This article by Chauncey Ross was published in the Indiana Gazette on October 5th, 2019.
PITTSBURGH — Six years after a plan for a drilling waste-disposal injection well was first revealed in northern Indiana County and after area residents banded together against it, lawyers waged another battle Friday in Pennsylvania Commonwealth Court.
The dispute centers now on whether a home rule form of government passes Constitutional muster and empowers Grant Township to prohibit the dumping of fracking waste in its environment.
Pennsylvania Department of Environmental Protection sued the community of 700 people in 2017 and after two years of trading arguments on paper — a case log that now extends 11 pages — attorneys argued their points in a 17-minute hearing at the state’s courtroom in Pittsburgh.
Watling asked the judges to dismiss the township’s counter claims in the case.
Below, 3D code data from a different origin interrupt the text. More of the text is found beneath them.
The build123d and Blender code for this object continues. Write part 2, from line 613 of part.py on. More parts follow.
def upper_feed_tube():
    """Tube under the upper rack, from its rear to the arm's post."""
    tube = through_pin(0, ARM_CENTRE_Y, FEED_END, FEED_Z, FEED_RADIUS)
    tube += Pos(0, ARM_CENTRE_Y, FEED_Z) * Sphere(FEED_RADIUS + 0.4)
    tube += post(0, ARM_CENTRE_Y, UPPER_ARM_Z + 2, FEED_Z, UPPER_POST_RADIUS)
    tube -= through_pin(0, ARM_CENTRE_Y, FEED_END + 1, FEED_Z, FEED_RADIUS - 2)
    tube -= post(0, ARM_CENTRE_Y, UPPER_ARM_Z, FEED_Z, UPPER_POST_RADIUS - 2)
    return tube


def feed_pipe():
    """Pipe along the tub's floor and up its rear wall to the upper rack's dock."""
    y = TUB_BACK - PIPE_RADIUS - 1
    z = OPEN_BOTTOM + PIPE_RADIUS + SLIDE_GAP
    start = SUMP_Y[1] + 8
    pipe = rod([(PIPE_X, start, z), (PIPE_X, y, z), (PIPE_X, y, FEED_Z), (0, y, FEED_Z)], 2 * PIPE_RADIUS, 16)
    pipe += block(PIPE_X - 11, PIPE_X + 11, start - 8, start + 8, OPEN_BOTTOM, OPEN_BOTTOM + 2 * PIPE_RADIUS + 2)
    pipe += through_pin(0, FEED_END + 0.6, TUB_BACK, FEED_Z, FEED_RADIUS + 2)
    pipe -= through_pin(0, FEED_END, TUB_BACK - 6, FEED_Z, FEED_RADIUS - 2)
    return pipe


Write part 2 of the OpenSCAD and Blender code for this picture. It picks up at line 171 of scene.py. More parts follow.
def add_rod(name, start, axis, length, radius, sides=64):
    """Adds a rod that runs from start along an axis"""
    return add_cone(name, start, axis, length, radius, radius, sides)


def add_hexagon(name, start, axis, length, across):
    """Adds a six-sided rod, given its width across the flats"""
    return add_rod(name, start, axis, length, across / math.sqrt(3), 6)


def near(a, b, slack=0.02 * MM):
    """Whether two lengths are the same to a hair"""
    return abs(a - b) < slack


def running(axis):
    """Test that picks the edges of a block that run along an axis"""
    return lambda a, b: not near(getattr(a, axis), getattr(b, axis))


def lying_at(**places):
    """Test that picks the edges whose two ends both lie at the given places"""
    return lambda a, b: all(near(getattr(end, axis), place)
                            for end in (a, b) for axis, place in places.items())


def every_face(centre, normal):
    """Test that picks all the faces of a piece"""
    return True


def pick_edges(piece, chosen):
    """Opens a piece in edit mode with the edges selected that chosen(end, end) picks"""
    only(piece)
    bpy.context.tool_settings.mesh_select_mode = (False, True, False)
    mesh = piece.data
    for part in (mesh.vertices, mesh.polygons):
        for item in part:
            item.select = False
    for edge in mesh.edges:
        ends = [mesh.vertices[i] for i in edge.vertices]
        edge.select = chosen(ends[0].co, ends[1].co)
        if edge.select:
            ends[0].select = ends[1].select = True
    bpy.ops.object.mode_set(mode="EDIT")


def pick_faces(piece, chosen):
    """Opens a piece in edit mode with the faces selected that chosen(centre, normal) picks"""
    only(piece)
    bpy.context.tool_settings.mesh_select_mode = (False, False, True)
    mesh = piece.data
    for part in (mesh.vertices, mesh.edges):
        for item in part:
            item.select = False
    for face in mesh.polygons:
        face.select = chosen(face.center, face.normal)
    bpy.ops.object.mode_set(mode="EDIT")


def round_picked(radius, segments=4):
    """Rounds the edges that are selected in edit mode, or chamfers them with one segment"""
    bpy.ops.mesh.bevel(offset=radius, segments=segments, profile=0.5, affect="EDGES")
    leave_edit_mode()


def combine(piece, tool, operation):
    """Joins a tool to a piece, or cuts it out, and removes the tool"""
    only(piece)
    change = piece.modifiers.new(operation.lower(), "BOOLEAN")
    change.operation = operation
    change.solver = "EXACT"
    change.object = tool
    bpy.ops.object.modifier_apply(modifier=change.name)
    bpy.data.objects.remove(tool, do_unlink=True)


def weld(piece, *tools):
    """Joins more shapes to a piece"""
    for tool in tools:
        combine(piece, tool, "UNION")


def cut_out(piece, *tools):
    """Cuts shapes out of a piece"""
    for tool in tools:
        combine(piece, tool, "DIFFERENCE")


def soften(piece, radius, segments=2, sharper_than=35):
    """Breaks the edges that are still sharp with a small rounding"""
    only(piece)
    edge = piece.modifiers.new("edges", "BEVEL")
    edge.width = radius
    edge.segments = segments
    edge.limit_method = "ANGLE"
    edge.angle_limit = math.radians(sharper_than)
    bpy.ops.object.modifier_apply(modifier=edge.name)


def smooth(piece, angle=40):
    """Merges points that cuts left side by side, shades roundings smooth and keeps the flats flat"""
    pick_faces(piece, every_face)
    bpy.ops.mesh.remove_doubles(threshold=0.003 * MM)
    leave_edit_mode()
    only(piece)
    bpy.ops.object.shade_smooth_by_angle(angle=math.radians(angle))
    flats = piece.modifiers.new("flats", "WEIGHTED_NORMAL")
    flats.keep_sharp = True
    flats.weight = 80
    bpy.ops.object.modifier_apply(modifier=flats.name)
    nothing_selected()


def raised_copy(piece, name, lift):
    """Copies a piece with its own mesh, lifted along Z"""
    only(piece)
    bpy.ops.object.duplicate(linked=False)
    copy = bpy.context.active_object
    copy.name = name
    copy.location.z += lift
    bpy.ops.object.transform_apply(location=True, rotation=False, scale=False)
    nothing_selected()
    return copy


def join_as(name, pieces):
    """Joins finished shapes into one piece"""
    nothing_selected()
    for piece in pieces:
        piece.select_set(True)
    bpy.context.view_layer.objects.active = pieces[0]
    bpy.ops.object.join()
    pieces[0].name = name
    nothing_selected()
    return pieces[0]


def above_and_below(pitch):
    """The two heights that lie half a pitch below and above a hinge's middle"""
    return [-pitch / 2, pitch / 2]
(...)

Karen Hoffman, a Philadelphia-based attorney representing Grant Township and its board of supervisors, argues that home rule invokes state statues as its basis of authority.
The legal fight between Grant Township and the injection-well proposal has taken two paths.
Pennsylvania General Energy (PGE) prevailed late last year in a federal lawsuit charging that the township violated the company’s civil rights when it enacted a “community bill of rights” ordinance that included a ban on injection wells.